Mayotte reflète ce que notre modernité rejette : l’idée que l’avenir ne se gouverne pas sans lien, sans soin, sans réciprocité. L’État, s’il veut encore mériter le nom de république, devra réapprendre cela. Non plus panser les plaies après la tempête, mais penser l’avant avec ceux qui la vivront. Ce n’est plus une option. C’est un devoir historique. Et ce devoir ne se décrète pas : il s’incarne, dans les gestes quotidiens de présence, de préparation, de reconnaissance.

La terre gronde, les vents se lèvent, les eaux montent. Ce sont les bulletins météo de demain, mais aussi les bulletins de vote. La politique climatique ne sera pas une affaire de sommets.
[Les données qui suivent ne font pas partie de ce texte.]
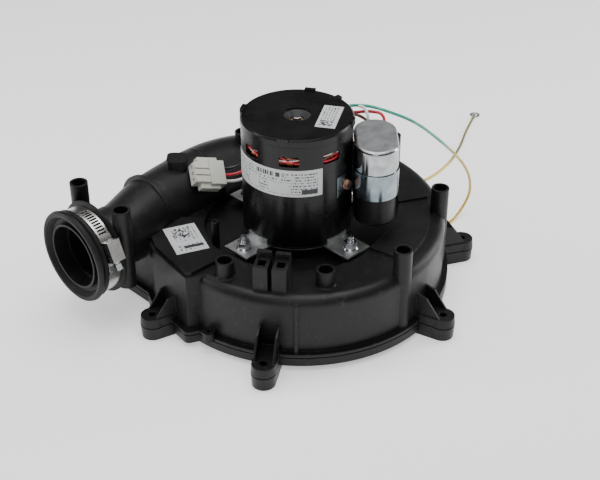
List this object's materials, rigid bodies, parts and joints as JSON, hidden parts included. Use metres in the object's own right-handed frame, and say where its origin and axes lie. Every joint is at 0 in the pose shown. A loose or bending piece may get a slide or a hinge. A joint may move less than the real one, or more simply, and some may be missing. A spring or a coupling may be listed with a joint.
{
  "type": "draft inducer blower",
  "caption": "Furnace combustion fan: black scroll housing with side duct and clamped rubber outlet, motor on top with run capacitor and leads.",
  "frame": {"origin": "on the motor, impeller and inlet axis, at the level of the mounting feet", "axes": "+Z along the motor axis from the inlet to the motor, -X the way the outlet faces, the duct runs along +Y side"},
  "size_m": [0.4972, 0.285, 0.1566],
  "materials": {
    "housing_plastic": "moulded, satin",
    "cover_plastic": "moulded, satin",
    "gasket_rubber": "matte",
    "coupling_rubber": "satin",
    "stainless": "brushed",
    "zinc_steel": "bright zinc",
    "impeller_plastic": "moulded",
    "brass": "satin",
    "ground_steel": "ground",
    "rotor_steel": "laminated",
    "zinc_plate": "zinc plated",
    "motor_paint": "gloss black",
    "grommet_rubber": "matte",
    "bearing_bronze": "sintered",
    "retainer_plastic": "grey",
    "copper_wire": "enamelled",
    "can_aluminium": "drawn, bright",
    "boot_rubber": "satin",
    "copper_screw": "copper plated",
    "white_nylon": "natural nylon",
    "tinned_terminal": "tinned",
    "label_white": "paper",
    "wire_green_yellow": "green with a yellow stripe",
    "wire_black": "insulation",
    "wire_red": "insulation",
    "wire_white": "insulation",
    "wire_brown": "insulation"
  },
  "bodies": {
    "root": {"black_lead": "wire_black", "bottom_cover": "cover_plastic", "capacitor_boot": "boot_rubber", "capacitor_brown_lead": "wire_brown", "capacitor_can": "can_aluminium", "capacitor_red_lead": "wire_red", "capacitor_strap": "zinc_plate", "capacitor_terminals": "brass", "clamp_band": "stainless", "clamp_housing": "stainless", "cover_gasket": "gasket_rubber", "cover_screws": "zinc_steel", "ear_nuts": "zinc_steel", "ear_studs": "zinc_steel", "ground_wire": "wire_green_yellow", "housing_label": "label_white", "inlet_gasket": "gasket_rubber", "lead_grommets": "grommet_rubber", "lower_bearing": "bearing_bronze", "lower_bearing_retainer": "retainer_plastic", "motor_bottom_bell": "motor_paint", "motor_shell": "motor_paint", "motor_top_cap": "motor_paint", "mounting_plate": "zinc_plate", "outlet_coupling": "coupling_rubber", "plug_terminals": "brass", "power_plug": "white_nylon", "red_lead": "wire_red", "ring_terminal": "tinned_terminal", "shaft_seal": "gasket_rubber", "stator_core": "rotor_steel", "stator_windings": "copper_wire", "strap_screw": "copper_screw", "top_label": "label_white", "upper_bearing": "bearing_bronze", "upper_bearing_retainer": "retainer_plastic", "volute_housing": "housing_plastic", "white_lead": "wire_white", "wrap_label": "label_white"},
    "rotor": {"rotor_shaft": "ground_steel", "rotor_core": "rotor_steel", "impeller": "impeller_plastic", "impeller_hub": "brass", "impeller_clip": "zinc_steel", "cooling_fan": "impeller_plastic"},
    "worm_screw": {"clamp_screw": "zinc_steel"}
  },
  "joints": [
    {"name": "rotor_spin", "type": "hinge", "parent": "root", "child": "rotor", "pos_m": [0, 0, 0.1], "axis": [0, 0, 1], "continuous": true},
    {"name": "clamp_screw_turn", "type": "hinge", "parent": "root", "child": "worm_screw", "pos_m": [-0.1386, 0.05096, 0.07533], "axis": [0, 0.4067, 0.9135], "continuous": true}
  ]
}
Elle sera une affaire de villages, de quartiers, de ports, de petites écoles et de murs solides. Une affaire d’humanité à hauteur d’enfant, de toit, de sol.

Dans ce nouveau monde, la vraie souveraineté ne sera pas dans la répression, mais dans la préparation. La vraie puissance ne sera plus dans la force, mais dans la confiance partagée avant la tempête. Il est temps de déclarer la paix à la nature. Et la solidarité comme seule politique d’avenir. Une solidarité active, enracinée, pragmatique. Une solidarité qui ne viendra plus après la catastrophe, mais avant elle, comme un engagement d’égalité face au risque, et de dignité partagée.